I hope you won’t think I’m ridiculous. It’s just that as I get deeper and deeper into the study of Witta and Celtic mythologies, I feel a strong need to come up with an answer on this. I appreciate your time and I hope you don’t mind that I’m asking your advice.
I myself was raised in a Christian background. And organized Christianity borrowed much of its rich heritage to pagan ritual and beliefs. Personally, I was blessed with many open minded and brilliant teachers who gave me tremendous insight into the differences between ‘religion’ and ‘spirituality’. And so I would call myself intensely spiritual, but not religious.
Jesus – not a fan of organized religion???
Yes, often organized religion is difficult to contend with as spirituality is a deeply personal issue. Jesus himself said,
“Be careful not to do your ‘acts of righteousness’ before men, to be seen by them”
It goes on…
“When you pray, do not be like the hypocrites, for they love to pray standing in the synagogues and on the street corners to be seen by men. I tell you the truth; they have received their reward in full. When you pray, go into your room, close the door and pray to your Father, who is unseen. Then your Father, who sees what is done in secret, will reward you. And when you pray, do not keep on babbling like pagans (this is a bad translation, the original word probably meant ‘ir-religious’ people), for they think they will be heard because of their many words. Do not be like them for your Father knows what you need before you ask him.”
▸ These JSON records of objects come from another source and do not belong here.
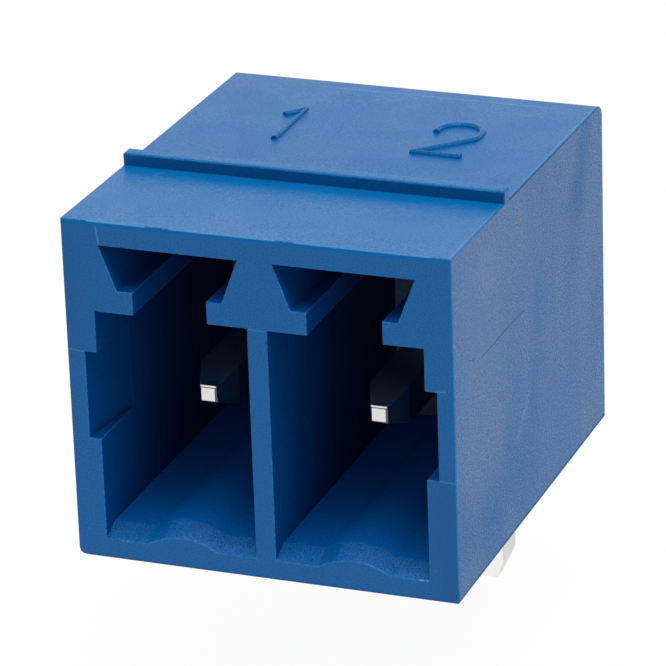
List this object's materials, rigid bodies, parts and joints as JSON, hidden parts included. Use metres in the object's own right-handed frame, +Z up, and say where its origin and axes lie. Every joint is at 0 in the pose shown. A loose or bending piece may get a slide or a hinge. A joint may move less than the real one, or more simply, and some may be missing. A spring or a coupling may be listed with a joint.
{
  "type": "right-angle pluggable terminal block header",
  "caption": "Blue right-angle board header for a pluggable screw terminal: a moulded housing with front pockets and bent square contact pins that solder into a circuit board.",
  "frame": {"origin": "on the board plane, which is the housing's underside, midway between the two solder pins", "axes": "+X along the row of poles, to the right seen from the mating face; +Y from the mating face into the housing; +Z up from the board"},
  "size_m": [0.0112, 0.0132, 0.0153],
  "materials": {
    "housing": "satin moulded plastic with a fine grain",
    "contact": "bright tin plating"
  },
  "bodies": {
    "root": {"housing": "housing", "contact_pin_1": "contact", "contact_pin_2": "contact"}
  },
  "joints": []
}
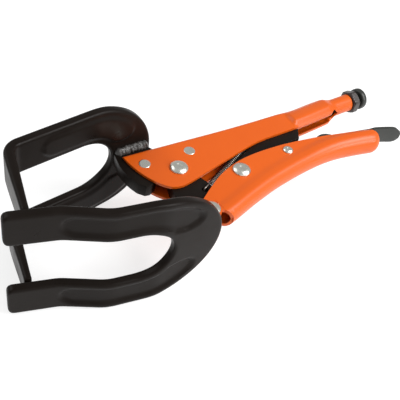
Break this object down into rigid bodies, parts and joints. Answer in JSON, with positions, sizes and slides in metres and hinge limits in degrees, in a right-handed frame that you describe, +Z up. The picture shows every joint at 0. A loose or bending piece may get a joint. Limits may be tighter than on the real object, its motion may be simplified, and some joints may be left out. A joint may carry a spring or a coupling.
{
  "type": "locking clamp pliers",
  "caption": "Locking clamp pliers: two forked jaws on riveted sheet-steel toggle handles, with an adjusting screw, lock nut and release lever.",
  "frame": {"origin": "centre of the outer box seen from above, at the height of the lowest fork edge: the tool lies on its side with the jaws locked", "axes": "+X to the rear end of the handles, along the tool; +Y from the lower handle to the upper handle; +Z up, along every rivet"},
  "size_m": [0.2803, 0.0829, 0.0794],
  "materials": {
    "orange_paint": "smooth orange powder coat on pressed sheet steel",
    "dark_steel": "brown-black satin coating on thick steel, worn grey on the edges",
    "weld_metal": "lumpy weld metal under the same dark coating, a few bright spots",
    "bright_rivet": "satin zinc plate",
    "grey_coated_steel": "dark green-grey satin plate",
    "black_nut": "black-brown satin oxide",
    "spring_wire": "dark oiled spring steel"
  },
  "bodies": {
    "upper_handle": {"upper_handle": "orange_paint", "upper_jaw_shank": "dark_steel", "upper_jaw_fork": "dark_steel", "upper_jaw_welds": "weld_metal", "main_pivot_rivet": "bright_rivet", "front_shank_rivet": "bright_rivet", "rear_shank_rivet": "bright_rivet", "spring_anchor_pin": "bright_rivet", "jaw_spring": "spring_wire"},
    "lower_jaw": {"lower_jaw_shank": "dark_steel", "lower_jaw_fork": "dark_steel", "lower_jaw_welds": "weld_metal"},
    "lower_handle": {"lower_handle": "orange_paint", "handle_pivot_rivet": "bright_rivet", "link_pivot_rivet": "bright_rivet", "lever_pivot_rivet": "bright_rivet"},
    "toggle_link": {"toggle_link": "dark_steel"},
    "release_lever": {"release_lever": "grey_coated_steel"},
    "adjusting_screw": {"adjusting_screw": "grey_coated_steel"},
    "screw_head": {"screw_head": "grey_coated_steel"},
    "lock_nut": {"lock_nut": "black_nut"}
  },
  "joints": [
    {"name": "jaw_pivot", "type": "hinge", "parent": "upper_handle", "child": "lower_jaw", "pos_m": [-0.0241, 0.0079, 0.0397], "axis": [0, 0, 1], "range_deg": [0, 15], "deforming": ["jaw_spring"]},
    {"name": "handle_pivot", "type": "hinge", "parent": "lower_jaw", "child": "lower_handle", "pos_m": [-0.0238, -0.0281, 0.0397], "axis": [0, 0, 1], "range_deg": [-48, 0]},
    {"name": "link_pivot", "type": "hinge", "parent": "lower_handle", "child": "toggle_link", "pos_m": [0.0107, -0.0084, 0.0397], "axis": [0, 0, 1], "range_deg": [0, 55.5]},
    {"name": "release_lever_pivot", "type": "hinge", "parent": "lower_handle", "child": "release_lever", "pos_m": [0.0492, -0.0051, 0.0397], "axis": [0, 0, 1], "range_deg": [-4, 0]},
    {"name": "screw_travel", "type": "slide", "parent": "upper_handle", "child": "adjusting_screw", "axis": [0.9986, 0.0523, 0], "range_m": [0, 0.0075]},
    {"name": "screw_turn", "type": "hinge", "parent": "adjusting_screw", "child": "screw_head", "pos_m": [0.13758, 0.02439, 0.0397], "axis": [0.9986, 0.0523, 0], "range_deg": [0, 2161]},
    {"name": "lock_nut_turn", "type": "hinge", "parent": "upper_handle", "child": "lock_nut", "pos_m": [0.1296, 0.02397, 0.0397], "axis": [0.9986, 0.0523, 0], "continuous": true}
  ],
  "couplings": [
    {"joint": "handle_pivot", "follows": "jaw_pivot", "ratio": -3.2},
    {"joint": "link_pivot", "follows": "jaw_pivot", "ratio": 3.7},
    {"joint": "screw_turn", "follows": "screw_travel", "rad_per_m": 5026.5}
  ]
}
The Lord’s Prayer – Our Father
Jesus goes on to teach the Lord’s Prayer… NOT as a specific example of “exactly what to say,” but as a model for speaking to God from a personal mindset and relationship. And lo and behold – what does everyone do??? We speak “the Lord’s Prayer” IN PUBLIC by rote.
Another important thing to note is how Jesus refers to God as ‘Father’. Prior to Jesus, the Jews referred to God as ‘Lord’ and placed ‘him’ in a position far removed from their everyday lives. It was Jesus’ intent not to further masculinize God, but to bring his follower’s relationship with God home. By referring to God as ‘his Father’, he could show just how accessible and nurturing God can be anytime.
I, too, stopped attending church, because I felt the falseness and ‘rote’ness of weekly services. BUT it is the message NOT the Messenger that is important… There is a lot of rich symbolism to be found in religions, all labels aside. As you said, “I believe that All Gods Are Aspects of the Same God.”
So why worry about putting a label on yourself, pagan or otherwise. Most religions are all seeking the same end – union with the God force. It is the ‘label’ that separates us anyway. I personally refrain from even calling myself a Wiccan, although I do practice the Way, because the label has been so badly misrepresented and could lead to an uncomfortable confrontation with ignorant people.
It’s not that I do not want to stand up for my beliefs, but as long as no one is stopping me from doing what I do, why cause conflict when the matter is really my own personal business? One difference between Christians and Pagans is that paganism (like successful 12 step programs!) is fundamentally based on attraction not compulsion. In other words, paganism is not meant to be forced down another’s throat. It is something one seeks to know more about, not something that is preached or brainwashed into your head.
Believe in Jesus
As far as being a ‘pagan’ and believing in Jesus… Jesus IS a quasi-historical figure, so you better believe in him or you’ll be labeled crazy!
As far as believing he was the Son of God… Well Jesus refers to all of us as sons and daughters of God many times and Paul speaks of our fellowship in his 2nd letter to the Corinthians:
“For we are the temple of the living God. As God has said: ‘I will live with them and walk among them, and I will be their God, and they will be my people… I will be a Father to you, and you will be my sons and daughters…”
Jesus never said anything that contradicts that ways and beliefs of Wicca or Paganism, although some fundamentalists might twist his words to mean otherwise.
So of course your views can peacefully co-exist. And any ‘pagan’ would not be practicing in the spirit of ‘the message’ if they were to not accept you for your beliefs. You may venerate Jesus, Buddha or whoever exhibits a positive role model for you. The one universal law of Wicca is ‘harm none.’ It says nothing about who or what you must believe in. But if it distresses you, why not just call yourself a universal child of God/Goddess? That is the most basic true label we all are.
Look for connections not separations.